* _What is required_
Scan the records below for the word "rigid" and give only the number of lines that hold it.

** start of Data lines **

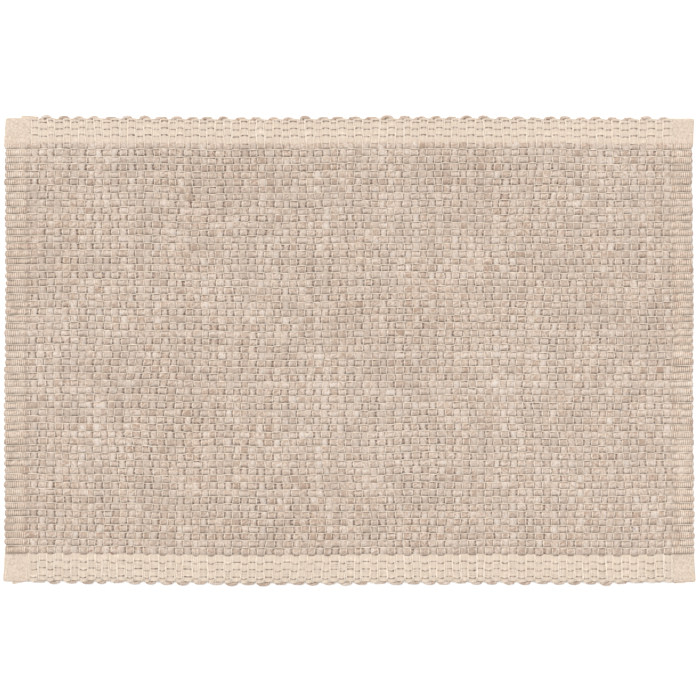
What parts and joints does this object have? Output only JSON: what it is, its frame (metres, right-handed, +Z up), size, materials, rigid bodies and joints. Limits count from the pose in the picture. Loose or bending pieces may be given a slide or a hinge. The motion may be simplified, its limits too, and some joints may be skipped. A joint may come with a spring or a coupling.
{
  "type": "woven placemat",
  "caption": "Rectangular placemat of thick slub cotton in plain weave, with ribbed turned-under hems at the short ends and fine looped selvedges along the long edges.",
  "frame": {"origin": "under the middle of the placemat's box, on the table it lies on", "axes": "+X along the long side, towards the right of the picture; +Y along the short side, towards the top of the picture; +Z up out of the table"},
  "size_m": [0.481, 0.3308, 0.0048],
  "materials": {
    "greige_cotton": "matte"
  },
  "bodies": {
    "root": {"placemat_cloth": "greige_cotton"}
  },
  "joints": []
}
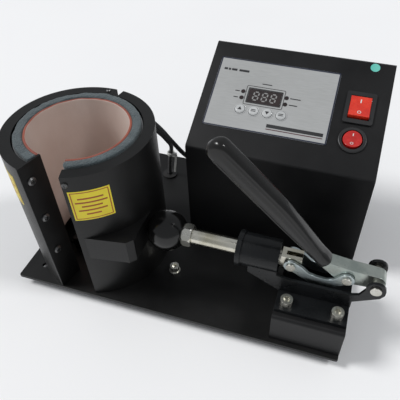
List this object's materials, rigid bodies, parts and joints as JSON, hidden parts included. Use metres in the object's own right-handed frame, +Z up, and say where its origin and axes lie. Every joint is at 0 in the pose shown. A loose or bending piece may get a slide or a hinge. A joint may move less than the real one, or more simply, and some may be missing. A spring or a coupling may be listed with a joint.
{
  "type": "mug heat press",
  "caption": "Bench heat press that wraps a heated split sleeve round a mug and closes it with a push-pull toggle clamp, with a sloping control console beside it.",
  "frame": {"origin": "middle of the whole press in plan, at the height of the feet", "axes": "+X along the base plate from the heated sleeve to the clamp's hinge, +Y to the back, +Z up"},
  "size_m": [0.322, 0.2172, 0.1844],
  "materials": {
    "black_coat": "fine textured black powder coat",
    "black_rubber": "matt black rubber",
    "zinc": "bright zinc plated steel",
    "black_plastic": "black moulded plastic",
    "green_board": "green circuit board",
    "brass": "plain brass spacers",
    "smoked_window": "dark red smoked window",
    "grey_overlay": "silver grey printed film",
    "red_plastic": "translucent red plastic",
    "silver_plastic": "satin silver plastic",
    "green_label": "pale green paper dot",
    "spring_steel": "polished spring steel",
    "grey_foam": "blue grey sponge insulation",
    "red_silicone": "red brown silicone with a pale inner face",
    "yellow_label": "printed yellow label",
    "black_vinyl": "dipped black vinyl, slightly glossy",
    "black_braid": "black glass fibre braid",
    "white_nylon": "white nylon"
  },
  "bodies": {
    "base": {"base_plate": "black_coat", "rubber_feet": "black_rubber", "foot_screws": "zinc", "plate_screw": "zinc", "console_shell": "black_coat", "console_back": "black_coat", "back_screws": "zinc", "power_inlet": "black_plastic", "fuse_holder": "black_plastic", "control_board": "green_board", "board_spacers": "brass", "display_module": "black_plastic", "display_window": "smoked_window", "panel_overlay": "grey_overlay", "indicator_leds": "red_plastic", "rocker_frame": "black_plastic", "round_frame": "black_plastic", "round_sticker": "green_label", "left_casing": "black_coat", "slot_plate": "black_coat", "slot_screws": "zinc", "left_band": "spring_steel", "left_foam": "grey_foam", "left_mat": "red_silicone", "mug_rest": "black_coat", "rest_screws": "zinc", "side_sticker": "yellow_label", "rim_screw": "zinc", "clamp_block": "black_coat", "clamp_frame": "black_coat", "clamp_screws": "zinc", "rear_pin": "zinc", "lead_sleeve_a": "black_braid", "lead_sleeve_b": "black_braid", "lead_grommet": "black_rubber", "side_grommet": "black_rubber", "cable_tie": "white_nylon"},
    "jaw": {"right_casing": "black_coat", "push_bracket": "black_coat", "right_band": "spring_steel", "right_foam": "grey_foam", "right_mat": "red_silicone", "lip_screw": "zinc", "front_sticker": "yellow_label"},
    "handle": {"handle_channel": "zinc", "middle_pin": "zinc", "handle_grip": "black_vinyl"},
    "links": {"front_link": "zinc", "rear_link": "zinc", "link_pins": "zinc"},
    "plunger": {"plunger_rod": "zinc", "lock_nut": "zinc", "ball_knob": "black_rubber"},
    "button_1": {"button_1": "silver_plastic"},
    "button_2": {"button_2": "silver_plastic"},
    "button_3": {"button_3": "silver_plastic"},
    "button_4": {"button_4": "silver_plastic"},
    "rocker": {"rocker_paddle": "red_plastic"},
    "round_rocker": {"round_paddle": "red_plastic"}
  },
  "joints": [
    {"name": "handle_hinge", "type": "hinge", "parent": "base", "child": "handle", "pos_m": [0.1535, -0.0676, 0.077], "axis": [0, 1, 0], "range_deg": [0, 100]},
    {"name": "link_pivot", "type": "hinge", "parent": "handle", "child": "links", "pos_m": [0.1313, -0.0676, 0.0752], "axis": [0, -1, 0], "range_deg": [0, 132.6]},
    {"name": "plunger_slide", "type": "slide", "parent": "base", "child": "plunger", "axis": [1, 0, 0], "range_m": [0, 0.03083]},
    {"name": "jaw_hinge", "type": "hinge", "parent": "base", "child": "jaw", "pos_m": [-0.09237, 0.0036, 0.092], "axis": [0, 0, 1], "range_deg": [0, 5.01]},
    {"name": "button_1_press", "type": "slide", "parent": "base", "child": "button_1", "axis": [0, 0.454, -0.891], "range_m": [0, 0.001], "stiffness_N_per_m": 250},
    {"name": "button_2_press", "type": "slide", "parent": "base", "child": "button_2", "axis": [0, 0.454, -0.891], "range_m": [0, 0.001], "stiffness_N_per_m": 250},
    {"name": "button_3_press", "type": "slide", "parent": "base", "child": "button_3", "axis": [0, 0.454, -0.891], "range_m": [0, 0.001], "stiffness_N_per_m": 250},
    {"name": "button_4_press", "type": "slide", "parent": "base", "child": "button_4", "axis": [0, 0.454, -0.891], "range_m": [0, 0.001], "stiffness_N_per_m": 250},
    {"name": "rocker_tilt", "type": "hinge", "parent": "base", "child": "rocker", "pos_m": [0.1148, 0.0565, 0.14375], "axis": [1, 0, 0], "range_deg": [0, 14]},
    {"name": "round_rocker_tilt", "type": "hinge", "parent": "base", "child": "round_rocker", "pos_m": [0.1139, 0.0287, 0.12958], "axis": [1, 0, 0], "range_deg": [0, 14]}
  ],
  "couplings": [
    {"joint": "plunger_slide", "follows": "handle_hinge", "m_per_rad": 0.017658},
    {"joint": "link_pivot", "follows": "handle_hinge", "ratio": 1.3257},
    {"joint": "jaw_hinge", "follows": "handle_hinge", "ratio": 0.05}
  ]
}
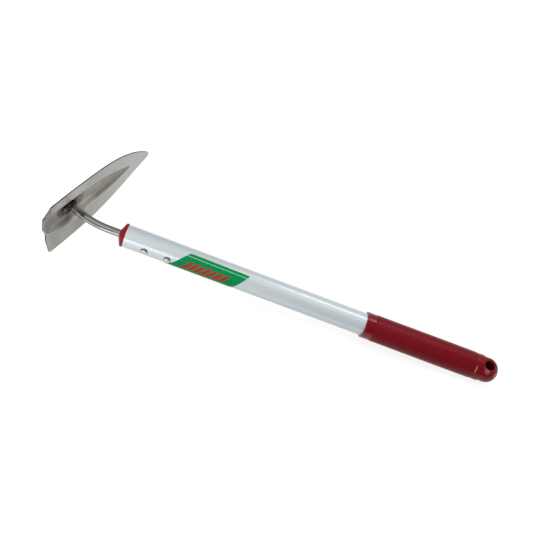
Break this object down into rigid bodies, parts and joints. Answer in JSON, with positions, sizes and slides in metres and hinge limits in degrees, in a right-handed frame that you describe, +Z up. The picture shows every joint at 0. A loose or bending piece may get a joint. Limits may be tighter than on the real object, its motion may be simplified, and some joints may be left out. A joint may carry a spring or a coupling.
{
  "type": "triangle hoe",
  "caption": "Short handled triangle hoe: pointed pressed blade welded to a bent rod, riveted tube handle with a front cap, and a soft grip with a hanging hole.",
  "frame": {"origin": "under the centre of the bounding box, at its lowest level, with the hoe on its side", "axes": "+X runs along the handle from the blade to the grip's end, +Y points to the side that the blade's tip is on, +Z is up, square to the plane in which the rod bends"},
  "size_m": [0.5138, 0.1406, 0.089],
  "materials": {
    "blade": "pressed stainless sheet, ground along its two long sides",
    "neck_rod": "polished round stainless bar",
    "weld_bead": "weld metal with dark scale",
    "front_cap": "moulded red plastic",
    "handle_tube": "aluminium tube, silver white, satin",
    "rivet": "domed aluminium rivet",
    "label": "green printed film",
    "grip": "soft moulded vinyl, matt with glossy bands"
  },
  "bodies": {
    "root": {"blade": "blade", "neck_rod": "neck_rod", "weld_bead": "weld_bead", "front_cap": "front_cap", "handle_tube": "handle_tube", "rivet_front": "rivet", "rivet_rear": "rivet", "label": "label", "grip": "grip"}
  },
  "joints": []
}
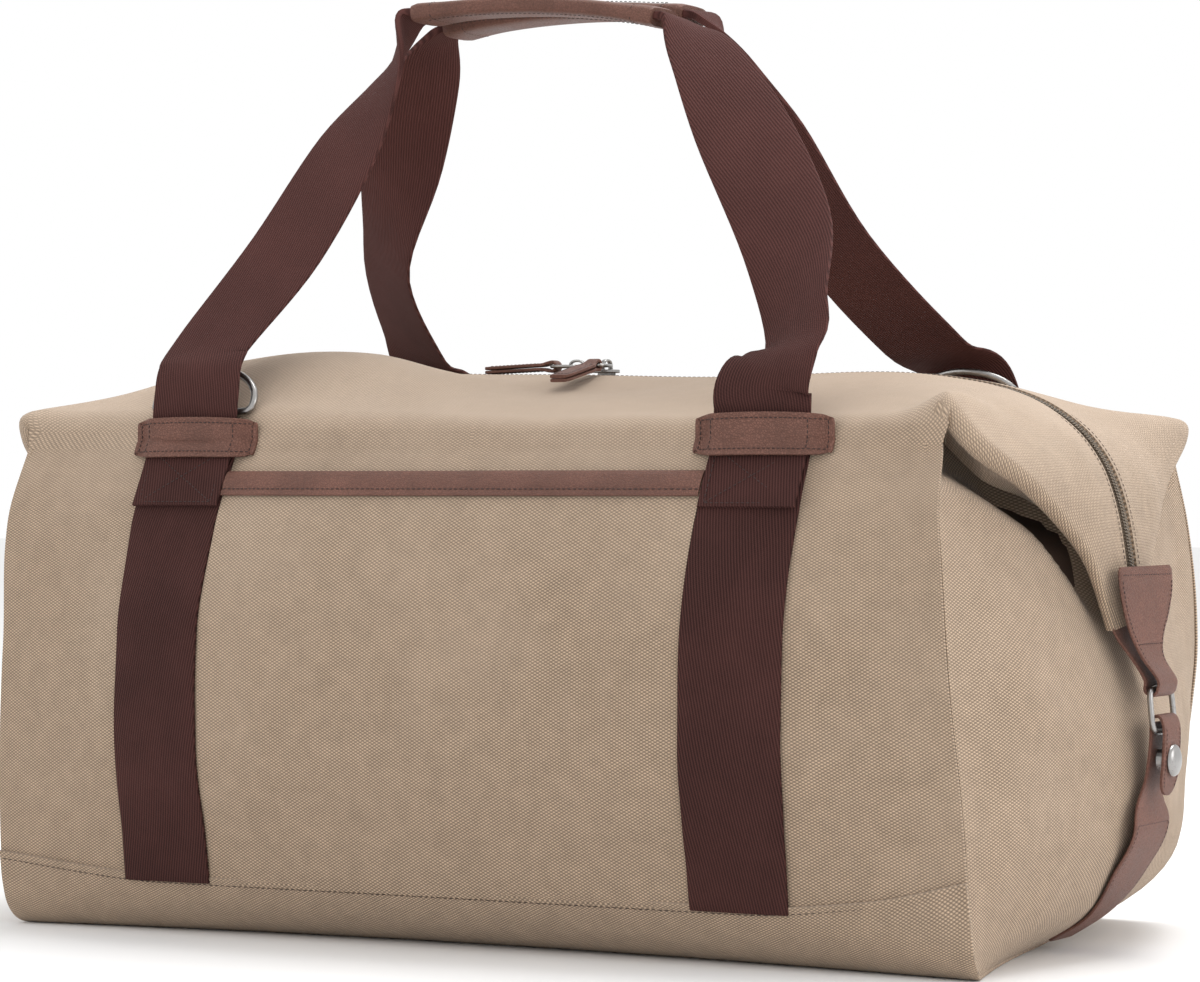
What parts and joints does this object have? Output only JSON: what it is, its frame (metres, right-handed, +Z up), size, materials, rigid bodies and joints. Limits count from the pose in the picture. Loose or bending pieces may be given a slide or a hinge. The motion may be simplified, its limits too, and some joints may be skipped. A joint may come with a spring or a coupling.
{
  "type": "duffel bag",
  "caption": "Soft canvas weekend duffel with zipped top, folded and snapped ends, webbing handles with leather grips, and a front slip pocket.",
  "frame": {"origin": "on the floor under the middle of the bag", "axes": "+X along the bag's length, -Y towards the pocket side, +Z up"},
  "size_m": [0.6266, 0.331, 0.4716],
  "materials": {
    "canvas": "washed sand canvas",
    "webbing": "ribbed dark brown webbing",
    "leather": "pebbled brown leather with dark stitching",
    "lining": "plain brown lining cloth",
    "board": "stiffening board",
    "zip_tape": "woven zip tape",
    "hardware": "polished gunmetal"
  },
  "bodies": {
    "shell": {"front_panel": "canvas", "back_panel": "canvas", "end_panel_left": "canvas", "end_panel_right": "canvas", "base_panel": "canvas", "base_board": "board", "lining": "lining", "wing_left": "canvas", "wing_right": "canvas", "wing_zip_left": "zip_tape", "wing_zip_right": "zip_tape", "pocket_panel": "canvas", "pocket_binding": "leather", "strap_front_left": "webbing", "handle_end_front_left": "webbing", "patch_front_left": "leather", "strap_front_right": "webbing", "handle_end_front_right": "webbing", "patch_front_right": "leather", "strap_rear_left": "webbing", "handle_end_rear_left": "webbing", "patch_rear_left": "leather", "strap_rear_right": "webbing", "handle_end_rear_right": "webbing", "patch_rear_right": "leather", "end_tab_left": "leather", "end_strap_left": "leather", "snap_stud_left": "hardware", "end_tab_right": "leather", "end_strap_right": "leather", "snap_stud_right": "hardware", "ring_keeper_front": "webbing", "ring_keeper_rear": "webbing"},
    "front_top": {"front_lip": "canvas", "zip_tape_front": "zip_tape", "zip_teeth_front": "hardware"},
    "rear_top": {"rear_lip": "canvas", "zip_tape_rear": "zip_tape", "zip_teeth_rear": "hardware"},
    "front_handle_loop": {"front_handle": "webbing", "front_grip": "leather"},
    "rear_handle_loop": {"rear_handle": "webbing", "rear_grip": "leather"},
    "slider_left": {"slider_left": "hardware"},
    "pull_loop_left": {"pull_loop_left": "hardware"},
    "pull_left": {"pull_left": "leather"},
    "end_ring_left": {"end_ring_left": "hardware"},
    "snap_flap_left": {"snap_flap_left": "leather", "snap_cap_left": "hardware"},
    "slider_right": {"slider_right": "hardware"},
    "pull_loop_right": {"pull_loop_right": "hardware"},
    "pull_right": {"pull_right": "leather"},
    "end_ring_right": {"end_ring_right": "hardware"},
    "snap_flap_right": {"snap_flap_right": "leather", "snap_cap_right": "hardware"},
    "shoulder_ring_front": {"shoulder_ring_front": "hardware"},
    "shoulder_ring_rear": {"shoulder_ring_rear": "hardware"}
  },
  "joints": [
    {"name": "front_handle_swing", "type": "hinge", "parent": "shell", "child": "front_handle_loop", "pos_m": [0, -0.1268, 0.2572], "axis": [1, 0, 0], "range_deg": [0, 163]},
    {"name": "rear_handle_swing", "type": "hinge", "parent": "shell", "child": "rear_handle_loop", "pos_m": [0, 0.1268, 0.2572], "axis": [-1, 0, 0], "range_deg": [0, 163]},
    {"name": "zip_right", "type": "slide", "parent": "shell", "child": "slider_right", "axis": [1, 0, 0], "range_m": [0, 0.183]},
    {"name": "zip_left", "type": "slide", "parent": "shell", "child": "slider_left", "axis": [-1, 0, 0], "range_m": [0, 0.183]},
    {"name": "front_top_open", "type": "hinge", "parent": "shell", "child": "front_top", "pos_m": [0, -0.1138, 0.253], "axis": [1, 0, 0], "range_deg": [0, 35], "deforming": ["front_lip", "zip_tape_front", "zip_teeth_front"]},
    {"name": "rear_top_open", "type": "hinge", "parent": "shell", "child": "rear_top", "pos_m": [0, 0.1138, 0.253], "axis": [-1, 0, 0], "range_deg": [0, 35], "deforming": ["rear_lip", "zip_tape_rear", "zip_teeth_rear"]},
    {"name": "pull_loop_left_lift", "type": "hinge", "parent": "slider_left", "child": "pull_loop_left", "pos_m": [-0.0085, 0, 0.2812], "axis": [0, 1, 0], "range_deg": [0, 95]},
    {"name": "pull_left_lift", "type": "hinge", "parent": "pull_loop_left", "child": "pull_left", "pos_m": [-0.0218, 0, 0.2812], "axis": [0, 1, 0], "range_deg": [0, 60]},
    {"name": "pull_loop_right_lift", "type": "hinge", "parent": "slider_right", "child": "pull_loop_right", "pos_m": [0.0085, 0, 0.2812], "axis": [-1, 0, 0], "range_deg": [0, 95]},
    {"name": "pull_right_lift", "type": "hinge", "parent": "pull_loop_right", "child": "pull_right", "pos_m": [0.0085, -0.0133, 0.2812], "axis": [-1, 0, 0], "range_deg": [0, 60]},
    {"name": "end_ring_right_swing", "type": "hinge", "parent": "shell", "child": "end_ring_right", "pos_m": [0.304, 0, 0.126], "axis": [0, 1, 0], "range_deg": [-3, 0]},
    {"name": "end_ring_left_swing", "type": "hinge", "parent": "shell", "child": "end_ring_left", "pos_m": [-0.304, 0, 0.126], "axis": [0, -1, 0], "range_deg": [-3, 0]},
    {"name": "snap_flap_right_open", "type": "hinge", "parent": "shell", "child": "snap_flap_right", "pos_m": [0.3042, 0, 0.1132], "axis": [0, -1, 0], "range_deg": [0, 120]},
    {"name": "snap_flap_left_open", "type": "hinge", "parent": "shell", "child": "snap_flap_left", "pos_m": [-0.3042, 0, 0.1132], "axis": [0, 1, 0], "range_deg": [0, 120]},
    {"name": "shoulder_ring_front_lift", "type": "hinge", "parent": "shell", "child": "shoulder_ring_front", "pos_m": [-0.157, -0.1178, 0.2574], "axis": [1, 0, 0], "range_deg": [0, 6]},
    {"name": "shoulder_ring_rear_lift", "type": "hinge", "parent": "shell", "child": "shoulder_ring_rear", "pos_m": [0.157, 0.1178, 0.2574], "axis": [-1, 0, 0], "range_deg": [0, 6]}
  ],
  "couplings": [
    {"joint": "zip_left", "follows": "zip_right", "ratio": 1},
    {"joint": "front_top_open", "follows": "zip_right", "rad_per_m": 3.3377},
    {"joint": "rear_top_open", "follows": "zip_right", "rad_per_m": 3.3377}
  ]
}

** end of Data lines **

* _Expected output_
4